> Stored data

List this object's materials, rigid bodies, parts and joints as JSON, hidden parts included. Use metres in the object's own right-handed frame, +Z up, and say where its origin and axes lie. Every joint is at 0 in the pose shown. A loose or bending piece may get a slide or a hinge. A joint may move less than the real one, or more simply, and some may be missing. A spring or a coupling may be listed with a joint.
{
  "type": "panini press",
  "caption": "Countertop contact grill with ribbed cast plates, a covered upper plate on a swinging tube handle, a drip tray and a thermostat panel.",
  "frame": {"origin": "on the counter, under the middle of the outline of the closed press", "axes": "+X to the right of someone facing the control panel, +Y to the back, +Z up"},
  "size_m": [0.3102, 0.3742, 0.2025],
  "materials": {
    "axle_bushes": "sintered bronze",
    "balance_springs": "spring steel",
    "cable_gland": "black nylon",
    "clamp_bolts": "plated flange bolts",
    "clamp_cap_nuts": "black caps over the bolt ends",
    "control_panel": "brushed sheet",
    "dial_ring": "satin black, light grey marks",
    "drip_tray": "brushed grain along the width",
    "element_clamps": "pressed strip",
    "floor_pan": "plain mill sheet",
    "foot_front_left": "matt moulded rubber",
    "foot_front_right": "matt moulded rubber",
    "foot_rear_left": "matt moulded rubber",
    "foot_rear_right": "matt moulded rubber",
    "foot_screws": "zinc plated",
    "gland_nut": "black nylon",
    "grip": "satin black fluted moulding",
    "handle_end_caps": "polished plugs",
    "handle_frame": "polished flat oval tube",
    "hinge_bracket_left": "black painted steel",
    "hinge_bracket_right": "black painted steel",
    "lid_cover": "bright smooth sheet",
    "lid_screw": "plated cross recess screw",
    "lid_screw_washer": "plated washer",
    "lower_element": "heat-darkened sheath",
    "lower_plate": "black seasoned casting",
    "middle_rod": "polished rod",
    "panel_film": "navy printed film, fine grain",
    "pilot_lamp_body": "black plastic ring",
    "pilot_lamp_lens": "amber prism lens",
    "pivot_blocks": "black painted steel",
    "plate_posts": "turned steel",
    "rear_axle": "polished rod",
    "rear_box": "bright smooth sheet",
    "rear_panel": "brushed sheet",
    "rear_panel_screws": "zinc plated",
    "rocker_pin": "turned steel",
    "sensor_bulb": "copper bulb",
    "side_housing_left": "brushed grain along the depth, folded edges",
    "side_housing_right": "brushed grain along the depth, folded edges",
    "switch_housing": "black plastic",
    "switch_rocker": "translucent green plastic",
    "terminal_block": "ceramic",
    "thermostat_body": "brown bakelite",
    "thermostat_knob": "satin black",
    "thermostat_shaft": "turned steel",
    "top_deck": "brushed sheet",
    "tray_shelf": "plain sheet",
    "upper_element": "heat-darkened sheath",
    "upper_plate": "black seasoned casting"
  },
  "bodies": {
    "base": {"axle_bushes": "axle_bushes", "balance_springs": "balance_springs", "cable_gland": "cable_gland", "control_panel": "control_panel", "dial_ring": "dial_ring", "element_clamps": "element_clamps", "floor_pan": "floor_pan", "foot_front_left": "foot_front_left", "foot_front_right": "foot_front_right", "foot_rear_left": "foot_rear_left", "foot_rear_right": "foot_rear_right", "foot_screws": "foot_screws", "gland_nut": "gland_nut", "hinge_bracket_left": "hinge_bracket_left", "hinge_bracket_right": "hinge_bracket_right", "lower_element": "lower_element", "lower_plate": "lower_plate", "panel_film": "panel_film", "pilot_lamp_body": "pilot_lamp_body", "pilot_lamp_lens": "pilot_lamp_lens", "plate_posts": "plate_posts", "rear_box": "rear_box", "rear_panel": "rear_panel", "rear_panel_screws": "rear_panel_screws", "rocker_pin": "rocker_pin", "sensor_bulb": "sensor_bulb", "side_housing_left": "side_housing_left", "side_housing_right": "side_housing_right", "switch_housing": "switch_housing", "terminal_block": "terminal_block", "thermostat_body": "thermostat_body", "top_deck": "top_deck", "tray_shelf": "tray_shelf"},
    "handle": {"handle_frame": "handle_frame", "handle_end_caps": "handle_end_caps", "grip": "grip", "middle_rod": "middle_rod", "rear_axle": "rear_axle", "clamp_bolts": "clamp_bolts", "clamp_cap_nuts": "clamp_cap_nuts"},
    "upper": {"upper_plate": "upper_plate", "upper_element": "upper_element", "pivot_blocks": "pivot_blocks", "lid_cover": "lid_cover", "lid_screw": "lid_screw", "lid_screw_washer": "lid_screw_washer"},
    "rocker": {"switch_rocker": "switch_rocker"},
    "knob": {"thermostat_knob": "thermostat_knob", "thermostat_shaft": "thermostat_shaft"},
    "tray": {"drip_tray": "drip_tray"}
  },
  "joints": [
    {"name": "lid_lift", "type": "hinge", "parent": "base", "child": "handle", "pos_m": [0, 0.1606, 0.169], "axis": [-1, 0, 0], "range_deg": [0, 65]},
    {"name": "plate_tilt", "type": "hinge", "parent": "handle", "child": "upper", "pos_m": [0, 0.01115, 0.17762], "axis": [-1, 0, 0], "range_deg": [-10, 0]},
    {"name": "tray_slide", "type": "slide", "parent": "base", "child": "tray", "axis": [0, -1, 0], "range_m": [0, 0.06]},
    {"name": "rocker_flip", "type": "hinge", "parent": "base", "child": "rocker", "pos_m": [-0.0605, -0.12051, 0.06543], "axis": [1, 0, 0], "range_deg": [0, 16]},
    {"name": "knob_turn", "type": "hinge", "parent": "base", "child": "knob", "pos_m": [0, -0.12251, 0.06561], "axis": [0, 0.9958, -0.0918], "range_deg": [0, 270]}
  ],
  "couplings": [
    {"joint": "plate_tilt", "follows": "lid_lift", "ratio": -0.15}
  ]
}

> Task to carry out
Reproduce the whole listing word for word.

> Completed exercise
List this object's materials, rigid bodies, parts and joints as JSON, hidden parts included. Use metres in the object's own right-handed frame, +Z up, and say where its origin and axes lie. Every joint is at 0 in the pose shown. A loose or bending piece may get a slide or a hinge. A joint may move less than the real one, or more simply, and some may be missing. A spring or a coupling may be listed with a joint.
{
  "type": "panini press",
  "caption": "Countertop contact grill with ribbed cast plates, a covered upper plate on a swinging tube handle, a drip tray and a thermostat panel.",
  "frame": {"origin": "on the counter, under the middle of the outline of the closed press", "axes": "+X to the right of someone facing the control panel, +Y to the back, +Z up"},
  "size_m": [0.3102, 0.3742, 0.2025],
  "materials": {
    "axle_bushes": "sintered bronze",
    "balance_springs": "spring steel",
    "cable_gland": "black nylon",
    "clamp_bolts": "plated flange bolts",
    "clamp_cap_nuts": "black caps over the bolt ends",
    "control_panel": "brushed sheet",
    "dial_ring": "satin black, light grey marks",
    "drip_tray": "brushed grain along the width",
    "element_clamps": "pressed strip",
    "floor_pan": "plain mill sheet",
    "foot_front_left": "matt moulded rubber",
    "foot_front_right": "matt moulded rubber",
    "foot_rear_left": "matt moulded rubber",
    "foot_rear_right": "matt moulded rubber",
    "foot_screws": "zinc plated",
    "gland_nut": "black nylon",
    "grip": "satin black fluted moulding",
    "handle_end_caps": "polished plugs",
    "handle_frame": "polished flat oval tube",
    "hinge_bracket_left": "black painted steel",
    "hinge_bracket_right": "black painted steel",
    "lid_cover": "bright smooth sheet",
    "lid_screw": "plated cross recess screw",
    "lid_screw_washer": "plated washer",
    "lower_element": "heat-darkened sheath",
    "lower_plate": "black seasoned casting",
    "middle_rod": "polished rod",
    "panel_film": "navy printed film, fine grain",
    "pilot_lamp_body": "black plastic ring",
    "pilot_lamp_lens": "amber prism lens",
    "pivot_blocks": "black painted steel",
    "plate_posts": "turned steel",
    "rear_axle": "polished rod",
    "rear_box": "bright smooth sheet",
    "rear_panel": "brushed sheet",
    "rear_panel_screws": "zinc plated",
    "rocker_pin": "turned steel",
    "sensor_bulb": "copper bulb",
    "side_housing_left": "brushed grain along the depth, folded edges",
    "side_housing_right": "brushed grain along the depth, folded edges",
    "switch_housing": "black plastic",
    "switch_rocker": "translucent green plastic",
    "terminal_block": "ceramic",
    "thermostat_body": "brown bakelite",
    "thermostat_knob": "satin black",
    "thermostat_shaft": "turned steel",
    "top_deck": "brushed sheet",
    "tray_shelf": "plain sheet",
    "upper_element": "heat-darkened sheath",
    "upper_plate": "black seasoned casting"
  },
  "bodies": {
    "base": {"axle_bushes": "axle_bushes", "balance_springs": "balance_springs", "cable_gland": "cable_gland", "control_panel": "control_panel", "dial_ring": "dial_ring", "element_clamps": "element_clamps", "floor_pan": "floor_pan", "foot_front_left": "foot_front_left", "foot_front_right": "foot_front_right", "foot_rear_left": "foot_rear_left", "foot_rear_right": "foot_rear_right", "foot_screws": "foot_screws", "gland_nut": "gland_nut", "hinge_bracket_left": "hinge_bracket_left", "hinge_bracket_right": "hinge_bracket_right", "lower_element": "lower_element", "lower_plate": "lower_plate", "panel_film": "panel_film", "pilot_lamp_body": "pilot_lamp_body", "pilot_lamp_lens": "pilot_lamp_lens", "plate_posts": "plate_posts", "rear_box": "rear_box", "rear_panel": "rear_panel", "rear_panel_screws": "rear_panel_screws", "rocker_pin": "rocker_pin", "sensor_bulb": "sensor_bulb", "side_housing_left": "side_housing_left", "side_housing_right": "side_housing_right", "switch_housing": "switch_housing", "terminal_block": "terminal_block", "thermostat_body": "thermostat_body", "top_deck": "top_deck", "tray_shelf": "tray_shelf"},
    "handle": {"handle_frame": "handle_frame", "handle_end_caps": "handle_end_caps", "grip": "grip", "middle_rod": "middle_rod", "rear_axle": "rear_axle", "clamp_bolts": "clamp_bolts", "clamp_cap_nuts": "clamp_cap_nuts"},
    "upper": {"upper_plate": "upper_plate", "upper_element": "upper_element", "pivot_blocks": "pivot_blocks", "lid_cover": "lid_cover", "lid_screw": "lid_screw", "lid_screw_washer": "lid_screw_washer"},
    "rocker": {"switch_rocker": "switch_rocker"},
    "knob": {"thermostat_knob": "thermostat_knob", "thermostat_shaft": "thermostat_shaft"},
    "tray": {"drip_tray": "drip_tray"}
  },
  "joints": [
    {"name": "lid_lift", "type": "hinge", "parent": "base", "child": "handle", "pos_m": [0, 0.1606, 0.169], "axis": [-1, 0, 0], "range_deg": [0, 65]},
    {"name": "plate_tilt", "type": "hinge", "parent": "handle", "child": "upper", "pos_m": [0, 0.01115, 0.17762], "axis": [-1, 0, 0], "range_deg": [-10, 0]},
    {"name": "tray_slide", "type": "slide", "parent": "base", "child": "tray", "axis": [0, -1, 0], "range_m": [0, 0.06]},
    {"name": "rocker_flip", "type": "hinge", "parent": "base", "child": "rocker", "pos_m": [-0.0605, -0.12051, 0.06543], "axis": [1, 0, 0], "range_deg": [0, 16]},
    {"name": "knob_turn", "type": "hinge", "parent": "base", "child": "knob", "pos_m": [0, -0.12251, 0.06561], "axis": [0, 0.9958, -0.0918], "range_deg": [0, 270]}
  ],
  "couplings": [
    {"joint": "plate_tilt", "follows": "lid_lift", "ratio": -0.15}
  ]
}